At the lake’s eastern extremity, there is a lovely sylvan amphitheatre, from whence a view can be commanded of almost unrivalled majesty. Standing in this sequestered spot, surrounded on three sides by wood, the spectator has immediately before him the quiet lake, bordered by its beautiful fringe of birch and alder, while, to the west, may be seen a wilderness of hills, stretching to an apparently interminable distance, and heaped together in seemingly chaotic confusion, Ben Wyvis with its “diadem of snow” proudly towering above them all.

David’s photographs of the glen, gripped by the chill of winter, offer a glimpse of the beauty Carment described.

Loch Achnacloich. © David Alston, 2016.

Loch Achnacloich. © David Alston, 2016.

Wester Achnacloich Farm. © David Alston, 2016.

Wester Achnacloich Farm. © David Alston, 2016.

Careful research on David’s part shows that there was once a three-storey tower house on the eastern shore of the loch: Achnacloich Castle. The castle is documented (as “Achanacloich”) in Timothy Pont’s map of Tarbet Ness, Easter Ross (c. 1583–96), below, but no visible trace of the original house remains.

Detail from Timothy Pont's map of Tarbet Ness, Easter Ross (c. 1583–96). © National Library of Scotland, Adv.MS.70.2.10 (Gordon 20).

Detail from Timothy Pont’s map of Tarbet Ness, Easter Ross (c. 1583–96). © National Library of Scotland, Adv.MS.70.2.10 (Gordon 20).

By the time of William Roy’s Military Survey of Scotland, 1747–1755, there is no evidence of a substantial settlement in Achnacloich, but its proximity to the estate at Newmore (or “Newmor” as it is rendered here), where William Macintosh is reported to have been born, is clear.

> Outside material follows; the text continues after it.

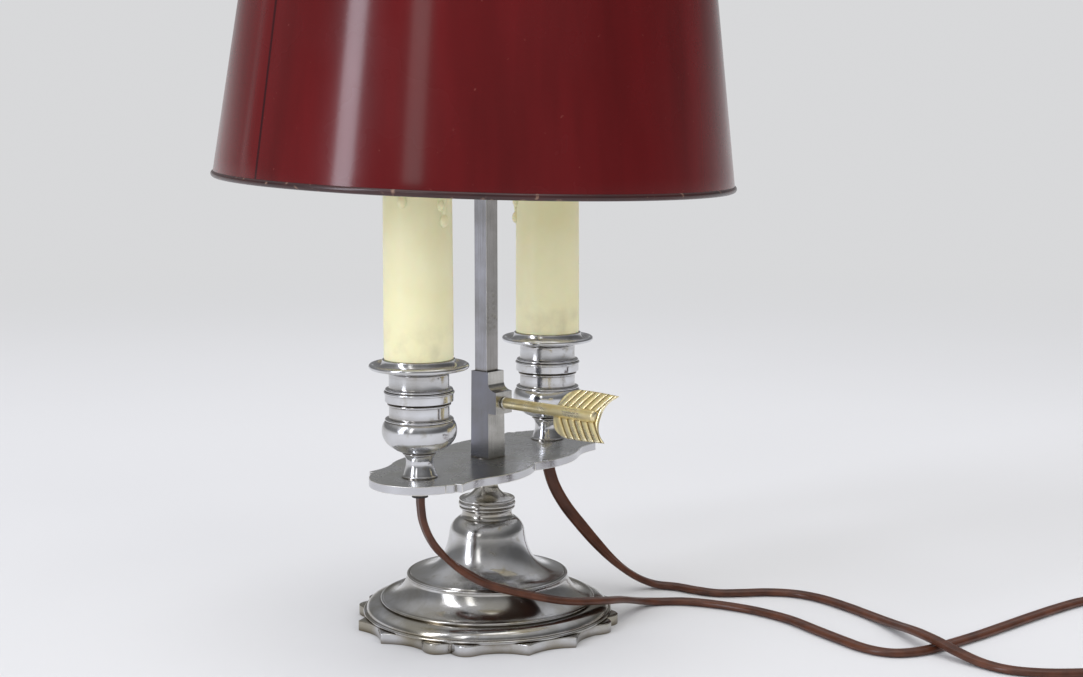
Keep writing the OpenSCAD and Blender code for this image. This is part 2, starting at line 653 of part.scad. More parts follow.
// Hub on the rod's tip with three flat arms, each turned down and riveted inside the shade's top
arm_w = 6;
arm_t = 1.4;
foot_l = 9;
arm_gap = 0.25;
arm_drop = 1.8;
module shade_carrier() {
    arm_z = shade_top_z - arm_drop;
    reach = shade_top_r + wall_slope * arm_drop - sheet_t / 2 - arm_gap;
    color("goldenrod") difference() {
        union() {
            translate([0, 0, hub_z]) rotate_extrude() polygon([[0, 0], [hub_r - 0.5, 0], [hub_r, 0.5],
                [hub_r, hub_h - 0.5], [hub_r - 0.5, hub_h], [0, hub_h]]);
            leaning() for (a = [90, 210, 330]) rotate([0, 0, a]) {
                translate([thread_r + 2, -arm_w / 2, arm_z - arm_t]) cube([reach - thread_r - 2.6, arm_w, arm_t]);
                translate([reach, 0, arm_z]) rotate([0, atan(wall_slope) * -1, 0])
                    translate([-arm_t, -arm_w / 2, -foot_l]) cube([arm_t, arm_w, foot_l]);
                translate([reach - 1 + wall_slope * 5, 0, arm_z - 5.4]) rotate([0, -90, 0])
                    cylinder(r = 1.5, h = 1.4, $fn = 24);
            }
        }
        translate([0, 0, hub_z - 3]) cylinder(r = thread_r + run_gap, h = hub_h + 6);
    }
}

module seat_washer() {
    color("silver") translate([0, 0, rod_top]) difference() {
        cylinder(r = hub_r + 1, h = seat_t);
        translate([0, 0, -1]) cylinder(r = thread_r + 0.05, h = seat_t + 2);
    }
}

finial_h = 27;
module finial() {
    color("silver") translate([0, 0, hub_z + hub_h + 0.2]) difference() {
        rotate_extrude() polygon(concat([[0, 0], [hub_r - 0.6, 0], [hub_r, 0.6], [hub_r, 1.6]],
            bez([hub_r - 0.8, 2.2], [4, 2.8], [3.6, 4], [3.6, 5.6], 5),
            [[5, 6.1], [5.2, 6.8], [4.6, 7.3]],
            bez([4.4, 7.6], [7.4, 8.8], [9, 12], [8.8, 15], 7),
            bez([8.6, 15.8], [8, 19.4], [4, 21], [3, 23.4], 6),
            arc([0, finial_h - 2.6], 2.6, -20, 90, 6)));
        translate([0, 0, -1]) cylinder(r = thread_r + 0.05, h = tip_l - seat_t - hub_h + 2);
    }
}

// ---- Flexes, switch and plug ----

switch_x = 166.4;
switch_y0 = -262;
switch_l = 60;
switch_w = 25;
switch_split = 7;
switch_h = 15;
rocker_y = switch_y0 - switch_l / 2;
rocker_l = 24;
rocker_w = 11;
rocker_h = 4.6;
rocker_r = 25.2;
rocker_sweep = 28;
pivot_z = 12.6;
pin_r = 1;
rocker_tilt = 8;

// Coil of the mains lead: three turns side by side in each of two layers
coil_x = 130.2;
coil_y = -372;
coil_r = 31;
coil_w = 3 * lead_d;
coil_h = 2 * lead_d + 0.2;

// Flat two-pin plug that lies across the coil
plug_t = 13.6;
plug_w = 34;
plug_l = 30;
plug_tail = 6.2;
plug_x = coil_x - 18;
plug_y = coil_y - 29;
plug_z = coil_h;
plug_end = plug_x + plug_l + plug_tail;
plug_mid = plug_z + plug_t / 2;
pin_gap = 19;
pin_l = 19;

// Each route is a list of points on a flex's middle line, from the lamp outwards
route_left = [[-46.4, -0.2, bush_z], [-46.4, -0.2, 57.4], [-45.6, -0.8, 50], [-42, -2, 42], [-36.5, -4, 35],
    [-31.6, -9.7, 28.6], [-28.4, -19.6, 23.8], [-20.2, -31.4, 19.8], [-6.4, -41.4, 15.2], [13, -46.6, 11.4],
    [31, -46.5, 7.6], [46, -46.4, 3.4], [55, -49.5, 1.5], [62, -60, 1.5], [65, -74, 1.5], [65, -91, 1.5],
    [61, -108, 1.5], [53, -124, 1.5], [46, -138, 1.5], [40.5, -151, 1.5], [40.5, -161, 1.5],
    [46, -168, 1.5], [55, -173, 1.5], [79, -181, 1.5], [98, -186, 1.5], [118, -191, 1.5], [136, -196, 1.5],
    [153, -202, 1.5], [164, -210, 1.5], [169.6, -222, 1.7], [170.2, -236, 3.5], [169.6, -249, 6],
    [169.4, -256, 7], [169.4, switch_y0, 7]];
route_right = [[46.4, -0.2, bush_z], [46.4, -0.2, 57.4], [47.6, -2.6, 48], [50, -7, 39], [53, -12.5, 31],
    [57.5, -18.5, 22], [63.5, -24, 13.5], [70.5, -29.5, 6.5], [77, -36, 2.2], [80.5, -45, 1.5],
    [80, -55, 1.5], [81, -65, 1.5], [87, -74, 1.5], [94, -83, 1.5], [98, -94, 1.5], [97, -106, 1.5],
    [91, -121, 1.5], [83, -136, 1.6], [73, -150, 2.8], [63, -162, 4.6], [54.5, -174, 4.9], [50, -184, 3.4],
    [46.5, -195, 1.8], [44.5, -206, 1.5], [47, -217, 1.5], [54, -229, 1.5], [63, -239, 1.5], [76, -246, 1.5],
    [92, -246, 1.5], [108, -240, 1.5], [124, -233, 1.5], [140, -231, 1.7], [154, -236, 3.5],
    [162, -248, 6], [163.4, -256, 7], [163.4, switch_y0, 7]];
route_lead = [[166.4, switch_y0 - switch_l, 7], [166.4, -329, 7], [166.4, -338, 4.8], [166.4, -347, 3],
    [166.4, -357, 2.8]];
// The tail climbs off the coil's outer turn into the plug
route_tail = [[166.2, -366, 8], [169.5, -373, 10], [171, -381, 12.4], [169.5, -388.6, 14.8],
    [165.1, -395.1, 16.6], [158.7, plug_y + 1.5, plug_mid], [plug_end + 2.8, plug_y, plug_mid],
    [plug_end, plug_y, plug_mid]];

function unit(v) = v / norm(v);
function flex_way(route, i) = unit(route[min(i + 1, len(route) - 1)] - route[max(i - 1, 0)]);
// A flex leaves its bush with its flat side turned to one side, and from a lower level down it lies flat
hang_z = 50;
function flex_face(z, turn, level) = let (w = min(1, max(0, (z - level) / (hang_z - level))))
    unit([w * cos(turn), w * sin(turn), 1 - w]);
function flex_side(route, i, turn, level) =
    unit(cross(flex_face(route[i][2], turn, level), flex_way(route, i)));
flex_sides = 8;
function flex_ring(route, i, w, t, turn, level) =
    let (s = flex_side(route, i, turn, level), up = cross(flex_way(route, i), s))
        [for (k = [0:flex_sides - 1]) let (a = 45 * k + 22.5)
            route[i] + s * (0.52 * w * cos(a)) + up * (0.52 * t * sin(a))];

module flex(route, w, t, turn = 0, level = 40) {
    n = len(route);
    points = [for (i = [0:n - 1]) each flex_ring(route, i, w, t, turn, level)];
    last = (n - 1) * flex_sides;
    faces = concat([[for (k = [0:flex_sides - 1]) k]],
        [for (i = [0:n - 2], k = [0:flex_sides - 1]) let (a = i * flex_sides, b = (k + 1) % flex_sides)
            [a + k, a + flex_sides + k, a + flex_sides + b, a + b]],
        [[for (k = [flex_sides - 1:-1:0]) last + k]]);
    color("saddlebrown") polyhedron(points, faces, convexity = 6);
}
module flex_left() { flex(route_left, flex_w, flex_t, flex_turns[0], 30); }
module flex_right() { flex(route_right, flex_w, flex_t, flex_turns[1], 3); }
module lead_run() { flex(route_lead, lead_d, lead_d); }
module lead_tail() { flex(route_tail, lead_d, lead_d); }

// In-line rocker switch, lying along Y where the two flexes meet
module switch_outline(inset) {
    corner = 5;
    half_w = switch_w / 2 - corner;
    half_l = switch_l / 2 - corner;
    r = corner - inset;
    translate([switch_x, rocker_y]) polygon(concat(
        arc([half_w, half_l], r, 0, 90, 5), arc([-half_w, half_l], r, 90, 180, 5),
        arc([-half_w, -half_l], r, 180, 270, 5), arc([half_w, -half_l], r, 270, 360, 5)));
}

module switch_base() {
    color("saddlebrown") difference() {
        linear_extrude(switch_split) switch_outline(0);
        translate([0, 0, 1.6]) linear_extrude(switch_split) switch_outline(1.6);
    }
}
module switch_cover() {
    color("saddlebrown") difference() {
        union() {
            translate([0, 0, switch_split]) linear_extrude(switch_h - switch_split - 1.4) switch_outline(0);
            translate([0, 0, switch_h - 1.5]) linear_extrude(1.5) switch_outline(1);
        }
        translate([0, 0, switch_split - 1]) linear_extrude(switch_h - switch_split - 0.6) switch_outline(2.2);
        translate([switch_x - rocker_w / 2 - 0.4, rocker_y - rocker_l / 2 - 0.4, switch_split])
            cube([rocker_w + 0.8, rocker_l + 0.8, switch_h]);
        translate([switch_x, rocker_y, pivot_z]) rotate([0, 90, 0])
            cylinder(r = pin_r + 0.05, h = rocker_w + 4, center = true);
        for (end = [-1, 1]) translate([switch_x, rocker_y + end * (switch_l / 2 - 9), switch_h - 2])
            cylinder(r = 2.6, h = 4);
    }
}
module switch_rocker() {
    rocker = concat([[-rocker_l / 2, 0.4], [rocker_l / 2, 0.4]],
        arc([0, rocker_h - rocker_r], rocker_r, 90 - rocker_sweep, 90 + rocker_sweep, 10));
    color("saddlebrown") translate([switch_x, rocker_y, pivot_z]) rotate([rocker_tilt, 0, 0]) difference() {
        union() {
            translate([-rocker_w / 2, 0, 0]) rotate([90, 0, 90]) linear_extrude(rocker_w) polygon(rocker);
            rotate([0, 90, 0]) cylinder(r = 2.2, h = rocker_w, center = true);
        }
        rotate([0, 90, 0]) cylinder(r = pin_r + 0.05, h = rocker_w + 2, center = true);
    }
}
module switch_pin() {
    color("gray") translate([switch_x, rocker_y, pivot_z]) rotate([0, 90, 0])
        cylinder(r = pin_r, h = rocker_w + 3.8, center = true);
}
module switch_screws() {
    color("gray") for (end = [-1, 1]) translate([switch_x, rocker_y + end * (switch_l / 2 - 9), 0]) difference() {
        union() {
            translate([0, 0, switch_h - 2]) cylinder(r = 2.5, h = 1.4);
            translate([0, 0, switch_h - 4]) cylinder(r = 1.2, h = 3);
        }
        translate([-3, -0.3, switch_h - 1.1]) cube([6, 0.6, 2]);
    }
}

module lead_coil() {
    color("saddlebrown") translate([coil_x, coil_y, 0]) rotate_extrude()
        translate([coil_r - coil_w / 2, 0]) square([coil_w, coil_h]);
}

// Places the plug's parts, which are drawn with the tail along +Y
module at_plug() {
    translate([plug_x, plug_y, plug_z]) rotate([0, 0, -90]) children();
}
module plug_body() {
    front = plug_w / 2;
    color("saddlebrown") at_plug() union() {
        linear_extrude(plug_t) polygon(concat([[-front, 0], [front, 0]],
            bez([front, plug_l * 0.4], [front, plug_l * 0.75], [8, plug_l * 0.8], [5, plug_l], 8),
            bez([-5, plug_l], [-8, plug_l * 0.8], [-front, plug_l * 0.75], [-front, plug_l * 0.4], 8)));
        translate([0, plug_l + plug_tail, plug_t / 2]) rotate([90, 0, 0])
            cylinder(r1 = 3.4, r2 = 4.6, h = plug_tail + 1);
    }
}
module plug_pins() {
    color("gold") at_plug() for (side = [-1, 1]) translate([side * pin_gap / 2, 0, plug_t / 2])
        rotate([90, 0, 0]) rotate_extrude()
            polygon([[0, 0], [2.4, 0], [2.4, pin_l - 1.4], [1.4, pin_l], [0, pin_l]]);
}

base_bell();
base_pad();
base_washer();
base_nut();
neck_collar();
rod();
arm_plate();
socket_block();
clamp_pad();
clamp_screw();
arrow_key();
cup_left();
cup_right();
cup_nuts();
flex_bushes();
nipples();
lampholders();
holder_contacts();
tube_left();
tube_right();
bulb_caps();
bulb_left();
bulb_right();
shade_skin();
shade_carrier();
seat_washer();
finial();
flex_left();
flex_right();
switch_base();
switch_cover();
switch_rocker();
switch_pin();
switch_screws();
lead_run();
lead_coil();
lead_tail();
plug_body();
plug_pins();
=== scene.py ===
import json
import math

import bpy
from mathutils import Matrix, Vector

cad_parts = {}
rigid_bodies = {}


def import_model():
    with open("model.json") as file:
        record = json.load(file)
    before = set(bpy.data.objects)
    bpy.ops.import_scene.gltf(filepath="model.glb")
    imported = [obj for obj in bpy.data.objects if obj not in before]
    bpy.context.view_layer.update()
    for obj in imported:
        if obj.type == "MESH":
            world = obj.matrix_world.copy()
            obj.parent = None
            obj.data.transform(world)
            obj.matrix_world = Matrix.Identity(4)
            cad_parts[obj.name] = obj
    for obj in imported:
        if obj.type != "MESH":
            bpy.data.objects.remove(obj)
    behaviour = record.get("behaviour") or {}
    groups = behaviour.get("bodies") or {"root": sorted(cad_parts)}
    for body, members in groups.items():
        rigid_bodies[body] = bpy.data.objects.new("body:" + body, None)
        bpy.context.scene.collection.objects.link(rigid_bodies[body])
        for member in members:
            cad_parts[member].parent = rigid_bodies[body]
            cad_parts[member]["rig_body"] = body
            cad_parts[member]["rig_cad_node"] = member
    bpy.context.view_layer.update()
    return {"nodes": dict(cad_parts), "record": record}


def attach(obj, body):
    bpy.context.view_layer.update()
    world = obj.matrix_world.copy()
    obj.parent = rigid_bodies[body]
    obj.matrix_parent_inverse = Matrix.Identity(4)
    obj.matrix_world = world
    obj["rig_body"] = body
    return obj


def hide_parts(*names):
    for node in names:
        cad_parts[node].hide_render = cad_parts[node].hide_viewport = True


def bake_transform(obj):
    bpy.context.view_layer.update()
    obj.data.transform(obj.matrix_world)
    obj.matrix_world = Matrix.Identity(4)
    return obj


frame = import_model()
mm = 0.001
scene = bpy.context.scene

# the camera stands where a person at the table would sit
viewpoint = {
    "heading": 32.5,  # degrees from +X to the way that the camera looks, seen from above
    "pitchDown": 7.91,
    "distance": 764.1,  # from the rod, along the heading
    "sideStep": 22.4,  # how far right of the rod the camera stands
    "height": 223.2,
    "lens": 63.16,
    "filmWidth": 36,
}


def fromViewer(right, away, up):  # millimetres right of the rod and behind it, as the viewer sees it
    turn = math.radians(viewpoint["heading"])
    return Vector((
        away * math.cos(turn) + right * math.sin(turn),
        away * math.sin(turn) - right * math.cos(turn),
        up,
    )) * mm


def makeCamera():
    cameraData = bpy.data.cameras.new("tableView")
    cameraData.lens = viewpoint["lens"]
    cameraData.sensor_width = viewpoint["filmWidth"]
    cameraData.clip_start = 0.01
    camera = bpy.data.objects.new("tableView", cameraData)
    camera.location = fromViewer(viewpoint["sideStep"], -viewpoint["distance"], viewpoint["height"])
    camera.rotation_euler = (
        math.radians(90 - viewpoint["pitchDown"]),
        0,
        math.radians(viewpoint["heading"] - 90),
    )
    scene.collection.objects.link(camera)
    scene.camera = camera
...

Detail from Roy Military Survey of Scotland, 1747–1755. © National Library of Scotland.

Detail from Roy Military Survey of Scotland, 1747–1755. © National Library of Scotland.

I am very grateful to David for taking the time and trouble to visit Achnacloich on my behalf and am once again thankful for the enthusiasm and goodwill which Macintosh seems to generate in others.